The tricky thing about the independent game scene is that much like the music world, there is an absolute ton of material to dig through. With so many games offering variations and minor adjustments to genres, it helps to have someone whose willing to dig through it all and point out the games that really do something interesting.


This year’s IGF Finalists are a fantastic place to find just such a narrowing down. The huge variety of games nominated also means that there is something for any genre fan to find from the list. Whether it’s the artistically amazing browser adventure game Machinarium or the psychedelic tunnel chaser Brain Pipe, games that innovated in a huge variety of ways were able to win praise. Particularly interesting are the breakthroughs in interface this year, such as Musaic Box using changes in sound and tempo to create puzzles or Mightier incorporating printed out puzzles and a webcam into the game. It’s good to see that even though games that were pinnacles of refinement are present, there are also one’s recognized for sheer innovation.
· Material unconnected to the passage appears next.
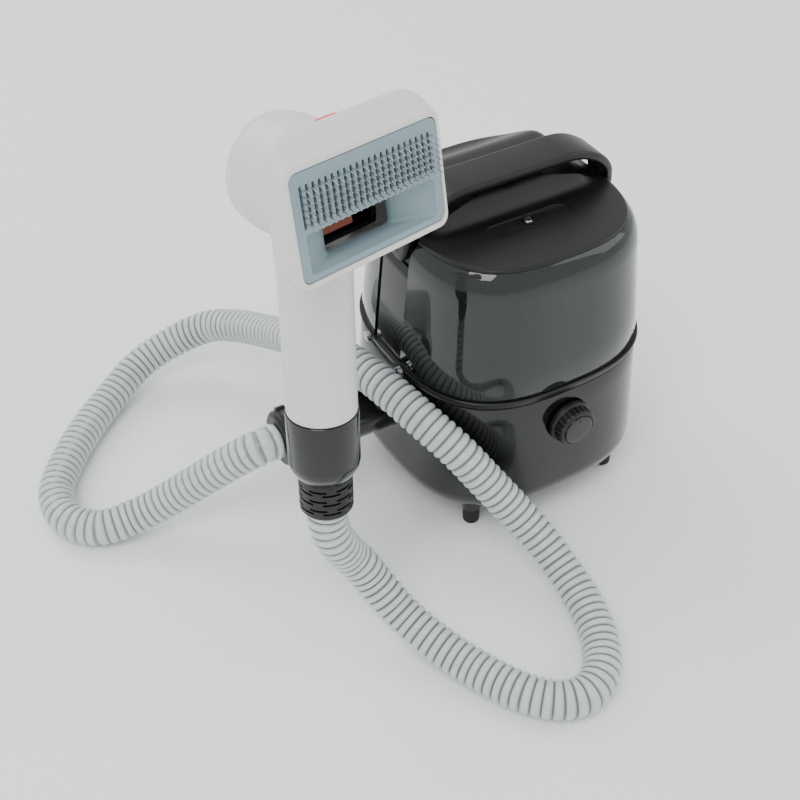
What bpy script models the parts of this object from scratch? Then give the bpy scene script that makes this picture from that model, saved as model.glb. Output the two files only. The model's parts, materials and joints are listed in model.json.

I’m particularly glad to see The Graveyard made it on the list under innovation. As was brought up in the coverage of that game’s post-mortem, it’s extremely hard to classify it as a game since there is no choice to it. All you can do is a linear series of actions combined with a random event. The blurb explaining the nomination says, “It’s more like an explorable painting than an actual game. An experiment with realtime poetry, with storytelling without words.” That’s an appealing sentiment to me because even though the game could improve on the exploration aspect it still acknowledges its strength: the game is just a beautiful space. It’s just a black and white graveyard, a single poetic act, and a sad song about death. If a game like You Have To Burn The Rope is going to be praised for its snark and simple mechanics, then the The Graveyard deserves a nod for its minimalist approach as well.


In addition to I.G.F.’s choices is Indie Games’s choices for best games of 2008. These are broken up by genre instead of awards and include shooters, adventure games, and browser games along with several prolific artists being listed. All of these games are guaranteed to work on just about any PC and several are present on console services.